> [Stated task]
Your task is to output the entries below word for word.

> [Material provided]
_ _ _ _ _ _ _
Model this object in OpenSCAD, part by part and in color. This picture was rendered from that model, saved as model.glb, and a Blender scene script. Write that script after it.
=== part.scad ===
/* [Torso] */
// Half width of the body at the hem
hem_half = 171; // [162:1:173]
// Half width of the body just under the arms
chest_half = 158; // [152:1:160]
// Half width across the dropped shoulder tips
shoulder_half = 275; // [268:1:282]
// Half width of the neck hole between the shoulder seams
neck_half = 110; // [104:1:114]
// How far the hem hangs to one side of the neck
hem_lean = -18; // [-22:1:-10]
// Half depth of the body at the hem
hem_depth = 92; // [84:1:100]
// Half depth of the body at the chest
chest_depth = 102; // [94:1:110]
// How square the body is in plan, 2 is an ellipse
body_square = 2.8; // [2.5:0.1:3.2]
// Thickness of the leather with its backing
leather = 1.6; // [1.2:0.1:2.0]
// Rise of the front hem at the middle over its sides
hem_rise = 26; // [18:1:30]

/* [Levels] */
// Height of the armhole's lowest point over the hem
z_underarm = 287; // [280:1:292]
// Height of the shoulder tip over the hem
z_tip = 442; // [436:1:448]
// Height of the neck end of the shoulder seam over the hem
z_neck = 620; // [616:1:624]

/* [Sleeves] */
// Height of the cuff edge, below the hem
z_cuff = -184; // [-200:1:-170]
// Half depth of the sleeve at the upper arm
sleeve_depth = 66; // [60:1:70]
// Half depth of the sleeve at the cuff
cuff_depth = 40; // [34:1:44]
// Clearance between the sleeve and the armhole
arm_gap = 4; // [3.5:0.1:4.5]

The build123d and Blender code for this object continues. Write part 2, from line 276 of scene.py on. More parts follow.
_ _ _ _ _ _ _
> [Final result]
Model this object in OpenSCAD, part by part and in color. This picture was rendered from that model, saved as model.glb, and a Blender scene script. Write that script after it.
=== part.scad ===
/* [Torso] */
// Half width of the body at the hem
hem_half = 171; // [162:1:173]
// Half width of the body just under the arms
chest_half = 158; // [152:1:160]
// Half width across the dropped shoulder tips
shoulder_half = 275; // [268:1:282]
// Half width of the neck hole between the shoulder seams
neck_half = 110; // [104:1:114]
// How far the hem hangs to one side of the neck
hem_lean = -18; // [-22:1:-10]
// Half depth of the body at the hem
hem_depth = 92; // [84:1:100]
// Half depth of the body at the chest
chest_depth = 102; // [94:1:110]
// How square the body is in plan, 2 is an ellipse
body_square = 2.8; // [2.5:0.1:3.2]
// Thickness of the leather with its backing
leather = 1.6; // [1.2:0.1:2.0]
// Rise of the front hem at the middle over its sides
hem_rise = 26; // [18:1:30]

/* [Levels] */
// Height of the armhole's lowest point over the hem
z_underarm = 287; // [280:1:292]
// Height of the shoulder tip over the hem
z_tip = 442; // [436:1:448]
// Height of the neck end of the shoulder seam over the hem
z_neck = 620; // [616:1:624]

/* [Sleeves] */
// Height of the cuff edge, below the hem
z_cuff = -184; // [-200:1:-170]
// Half depth of the sleeve at the upper arm
sleeve_depth = 66; // [60:1:70]
// Half depth of the sleeve at the cuff
cuff_depth = 40; // [34:1:44]
// Clearance between the sleeve and the armhole
arm_gap = 4; // [3.5:0.1:4.5]

The build123d and Blender code for this object continues. Write part 2, from line 276 of scene.py on. More parts follow.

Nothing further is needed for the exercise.